Review: Tom Waits’ ‘Bad as Me’ Couldn’t Be Better

Keith Richards shows up to help the legendary eccentric rock out on his first new recording in eight years, an album-of-the-year contender

Tom Waits has been called a lot of things, but “rockabilly cat” was probably never among them. That’s just one of many guises the veteran eccentric takes on in “Bad as Me,” his first all-new release in eight years and a leading album-of-the-year contender.

Just when you think you’ve got Waits half-figured, the king of grizzled-dom — and musical gristle — goes all Eddie Cochran on us in “Get Lost.” “Roll down all the windows, turn up Wolfman Jack/Please, please love me tender, ain’t nothin’ wrong with that,” he sings, sounding a little like “Love and Theft”-era Dylan suddenly overtaken by the booming voice and spirit of the Big Bopper.

Little else on “Bad as Me” is quite so unexpected, or certainly not so turn-back-the-clock youthful, given the sense of mortality that runs through other songs. But it does point toward just how much of the album actually rocks, with Waits mostly foregoing the chain-gang-style clanging percussion he favored in his experimental middle period for a traditionally bangin’ rhythm section, not to mention some very loud blues guitars.

Waits is really what you’d get if you could somehow combine Dylan, Springsteen, Sammy Cahn, Howlin’ Wolf, a Waring blender, an out-of-control assembly line, and — last, but certainly not least — Screamin’ Jay Hawkins, all of whom come to mind at various points in this brilliant but unassuming assemblage of rank Americana.

Since it’s almost Halloween, let’s start with the Screamin’ Jay influence, which comes to the fore on the hilariously sexy/nasty title track. “You’re the same kind of bad as me,” Waits literally screams, letting everything in his dirty soul loose, singing not just from the gut, but the lower intestines.

But “Bad as Me” also gives you the Waits who can come up with crooner-friendly ballads like “Downbound Train.”

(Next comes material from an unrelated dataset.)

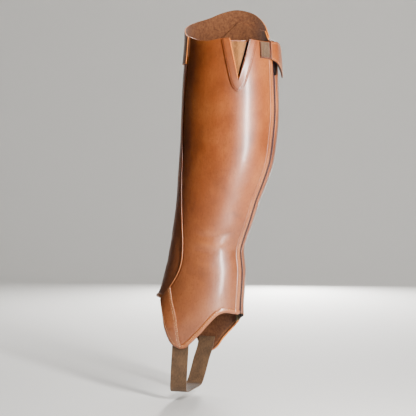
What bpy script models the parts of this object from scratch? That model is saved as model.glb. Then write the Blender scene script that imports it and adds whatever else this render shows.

Any torch singer worth his fire would be a fool not to cover this album’s “Kiss Me,” as good a song as has ever been written about reigniting the flames in a relationship gone passionless. “Kiss me like a stranger once again… I want to believe that our love’s a sin,” he sings in his least tortured voice, over the sound of standup bass, distant piano, and the subliminal sound of crackling vinyl.

The acoustic-guitar-backed “Last Leaf,” could almost be out of the Great American Songbook — although, with Keith Richards adding a harmony vocal, no one will mistake it for a Bing-and-Frank duet. It takes "September of my years" to new levels: “I’m the last leaf on the tree/The autumn took the rest/But they won’t take me.”

Richards also plays a fierce guitar on several tracks, including, amusingly, “Satisfied,” a blues stomp apparently written as an elderly answer song to the Stones’ “Satisfaction.” In case there’s any doubt about that, Waits actually name-checks “Mr. Jagger and Mr. Richards” in the lyrics, in-between couplets like “Roll my vertebrae out like dice/Let my skull be a home for the mice.”

This is his most easily accessible album in decades. But for anyone who misses the more avant-garde Waits, there’s the penultimate “Hell Broke Luce,” a stunning four-minute encapsulation of the modern soldier’s lot, framed as a stream-of-consciousness marching chant with otherworldly percussion and occasional bursts of Metallica-style guitar. Its abrasiveness doesn’t quite fit with the rest of the album, but it’s tour de force enough to be worth the price of admission.

Then again, it's hard to say the standout isn't “Face to the Highway,” a spooky road song Bruce himself will wish he’d written. “Ocean wants a sailor, gun wants a hand, money wants a spender, and the road wants a man,” he sings, chillingly describing the siren song of itinerancy and personal betrayal. “I turned my face to the highway, and I turned my back on you.”

That’s austere stuff, but it’s not long before the nervous laughs resume. With “Bad as Me,” you get high comedy, high tragedy, and the unlikely conflagration of musicians as great as Richards, the Red Hot Chili Peppers’ Flea, Los Lobos’ David Hidalgo, Mark Ribot, and Sir Douglas Quintet organist Augie Myers kind of but not quite colliding with one another.

If Dylan ever made an album this good again, it’d be cause for a day of national celebration. But don’t let Waits’ slightly less celebrated status get in the way of your own “Bad” bash.